Commission, Board of Education to discuss ETSU use of sports facilities

Gary B. Gray • Feb 19, 2014 at 9:13 PM

It’s no secret East Tennessee State University’s basketball and football teams are in want of some hardwood and turf, and it appears a deal may be in the offing to use Johnson City Schools’ facilities to remedy that situation.

The City Commission and Board of Education meet today at 5 p.m. in the Municipal and Safety Building prior to the full commission meeting to get down to specifics.

BOE and Freedom Hall Committee member Thomas Hager said he was told by university officials that representatives of the Southern Conference, which ETSU will rejoin next year, preferred the city-owned Freedom Hall over the college’s Mountain States Health Alliance Athletic Center, known commonly as the Minidome, for the team’s home basketball venue.

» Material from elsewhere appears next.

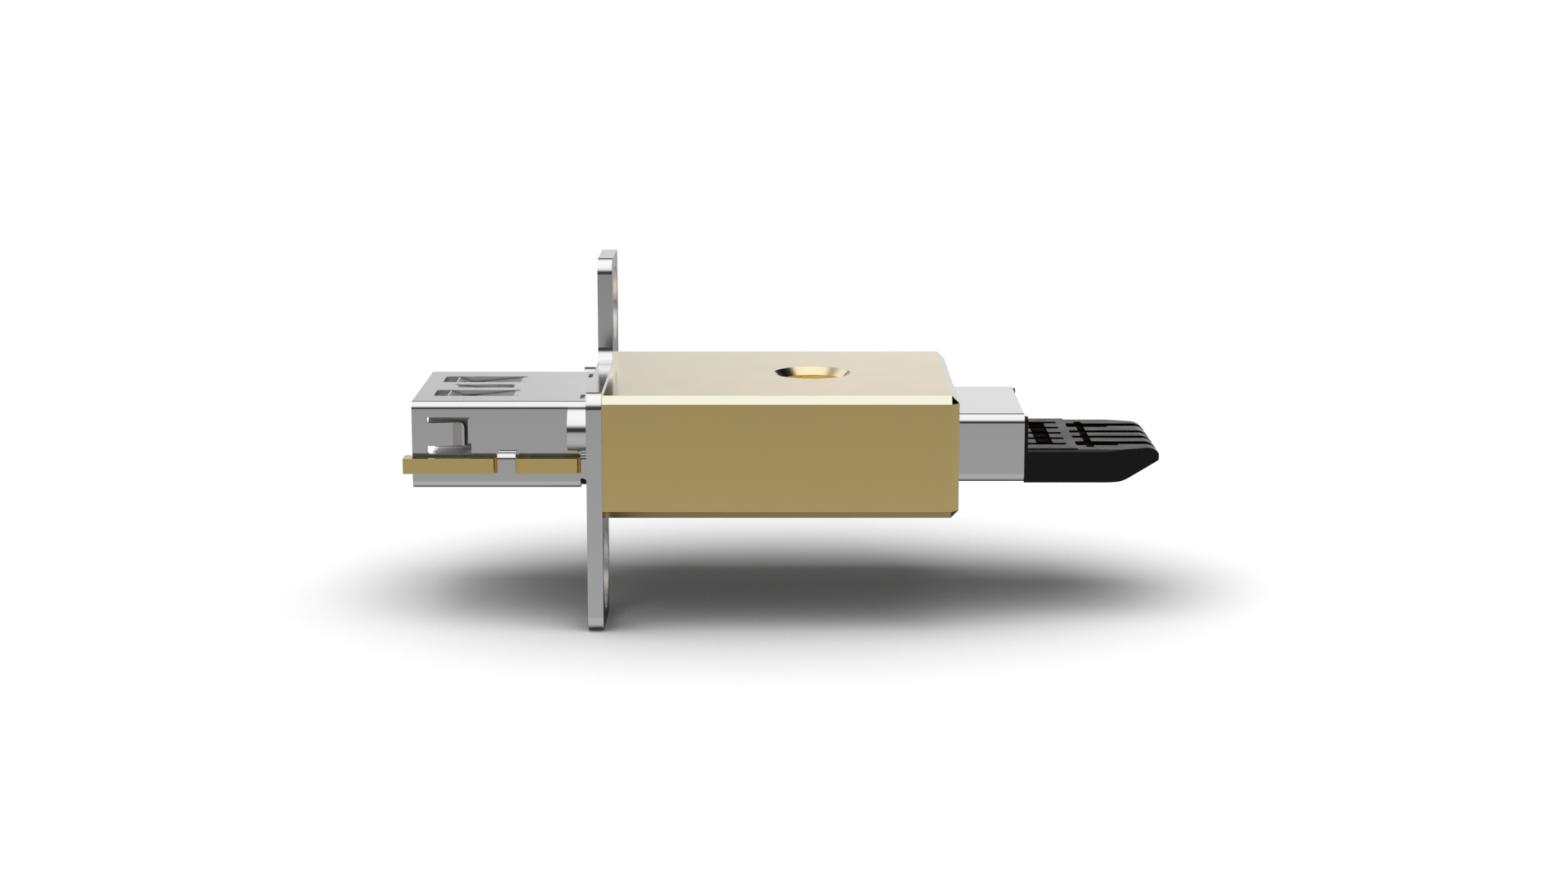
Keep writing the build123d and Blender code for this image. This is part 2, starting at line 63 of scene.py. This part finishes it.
class Wiring:
    """Adds nodes to one node tree and joins their sockets."""

    def __init__(self, tree: bpy.types.NodeTree) -> None:
        """Start on an empty tree.

        Args:
            tree: The node tree to fill.
        """
        self.tree = tree
        tree.nodes.clear()

    def add(self, kind: str, inputs: dict | None = None, **settings: object) -> bpy.types.Node:
        """Add one node.

        Args:
            kind: The node's type name.
            inputs: Values or sockets for the node's inputs, by name or number.
            settings: The node's own properties.

        Returns:
            The new node.
        """
        node = self.tree.nodes.new(kind)
        for name, value in settings.items():
            setattr(node, name, value)
        for key, value in (inputs or {}).items():
            if isinstance(value, Socket):
                self.tree.links.new(value, node.inputs[key])
            else:
                node.inputs[key].default_value = value
        return node

    def math(self, operation: str, *terms: Term) -> Socket:
        """Join numbers with a math node.

        Args:
            operation: The math node's operation.
            terms: The sockets or numbers that it works on.

        Returns:
            The result's socket.
        """
        return self.add("ShaderNodeMath", dict(enumerate(terms)), operation=operation).outputs[0]

    def both(self, first: Term, second: Term) -> Socket:
        """Multiply two masks, so that only what lies in both is left."""
        return self.math("MULTIPLY", first, second)

    def vector(self, operation: str, *terms: Socket | Triple) -> Socket:
        """Join vectors with a vector math node.

        Args:
            operation: The vector math node's operation.
            terms: The sockets or vectors that it works on.

        Returns:
            The result's socket.
        """
        return self.add("ShaderNodeVectorMath", dict(enumerate(terms)), operation=operation).outputs[0]

    def split(self, vector: Socket) -> tuple[Socket, Socket, Socket]:
        """Take a vector apart.

        Args:
            vector: The vector's socket.

        Returns:
            The sockets of its X, Y and Z.
        """
        return tuple(self.add("ShaderNodeSeparateXYZ", {0: vector}).outputs)

    def rise(self, value: Term, span: Span, to: Span = (0.0, 1.0)) -> Socket:
        """Turn a value into a smooth rise.

        Args:
            value: The value to follow.
            span: Where the rise starts and ends.
            to: The results at the start and at the end.

        Returns:
            The result's socket.
        """
        limits = {0: value, 1: span[0], 2: span[1], 3: to[0], 4: to[1]}
        return self.add("ShaderNodeMapRange", limits, interpolation_type="SMOOTHSTEP").outputs[0]

    def ramp(self, value: Term, stops: Profile) -> Socket:
        """Turn a value into a grey along straight runs between stops.

        Args:
            value: The value to follow, from 0 to 1.
            stops: Pairs of a place from 0 to 1 and a grey.

        Returns:
            The grey's socket.
        """
        node = self.add("ShaderNodeValToRGB", {0: value})
        band = node.color_ramp.elements
        while len(band) < len(stops):
            band.new(1.0)
        for stop, (place, shade) in zip(band, stops):
            stop.position = place
            stop.color = (shade, shade, shade, 1.0)
        return node.outputs["Color"]

    def blend(self, share: Term, first: Term, second: Term) -> Socket:
        """Mix two values.

        Args:
            share: How much of the second value shows, from 0 to 1.
            first: The value at share 0.
            second: The value at share 1.

        Returns:
            The mixed value's socket.
        """
        return self.add("ShaderNodeMix", {0: share, 2: first, 3: second}).outputs[0]

    def tint(self, share: Term, first: Colour | Socket, second: Colour) -> Socket:
        """Mix two colours.

        Args:
            share: How much of the second colour shows, from 0 to 1.
            first: The colour at share 0, or its socket.
            second: The colour at share 1.

        Returns:
            The mixed colour's socket.
        """
        start = first if isinstance(first, Socket) else (*first, 1.0)
        inputs = {0: share, 6: start, 7: (*second, 1.0)}
        return self.add("ShaderNodeMix", inputs, data_type="RGBA").outputs[2]

    def layer(self, share: Term, first: bpy.types.Node, second: bpy.types.Node) -> bpy.types.Node:
        """Mix two shaders.

        Args:
            share: How much of the second shader shows, from 0 to 1.
            first: The shader at share 0.
            second: The shader at share 1.

        Returns:
            The mixed shader.
        """
        return self.add("ShaderNodeMixShader", {0: share, 1: first.outputs[0], 2: second.outputs[0]})

    def noise(self, lay: Lay, per_mm: float, detail: float = 3.0) -> Socket:
        """A noise pattern that is fixed to the object.

        Args:
            lay: Which way the pattern is drawn out.
            per_mm: How many grains there are in a millimetre.
            detail: How many finer layers there are.

        Returns:
            The pattern's socket, about 0.5 on average.
        """
        place = self.add("ShaderNodeTexCoord").outputs["Object"]
        scale = tuple(per_mm / MM * factor for factor in lay.value)
        placed = self.add("ShaderNodeMapping", {0: place, "Scale": scale}).outputs[0]
        inputs = {"Vector": placed, "Scale": 1.0, "Detail": detail}
        return self.add("ShaderNodeTexNoise", inputs).outputs[0]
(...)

“We haven’t received any proposals from ETSU, and as far as I know, they haven’t made any formal requests with the city,” Hager said Wednesday. “The meeting will hopefully help shed some light on when contracts might be available, and who exactly will pay for what.”

ETSU officials have been overtly interested in utilizing Freedom Hall for all its home basketball games next season, and several games played on the Science Hill Campus this year received glowing reviews.

The Bucs also will field a newly formed football program in 2015, but funding for one of two selected sites is not completely in place. The most obvious choice: Kermit Tipton Stadium, Science Hill’s state-of-the art facility.

Supervisor of Instruction and Facilities Dave Chupa and Board of Education Chairwoman Kathy Hall have said the university already is scheduling dates for the university’s men’s basketball team to play all of its home conference games at Freedom Hall. But school board members are still looking to get contracts in place to keep the district from footing the bill.

City and ETSU officials have discussed setting fees for the use of the facility, but this has not included utility expenses, which means the school district could end up paying power bills.

“I’m open to it, but we would have to work out what to do with our students during game days,” Hager said.

Meanwhile, Johnson City is still trying to find the funding to complete a $2 million field house upgrade project at the stadium more than three years after it was built. The project has seen some movement lately from the City Commission and local architects, but if the construction isn’t finished, the college team will not have a place to store or change into its gear, school officials said.

“Architect Tony Street gave the board a presentation at our last meeting,” he said. “We adopted his plan, but we did vote to place more red brick on the building instead of a plan he had to use steel or metal siding. This will cost about $70,000 more. Hopefully, we’ll get to see where he is with the design and how this will be paid for.”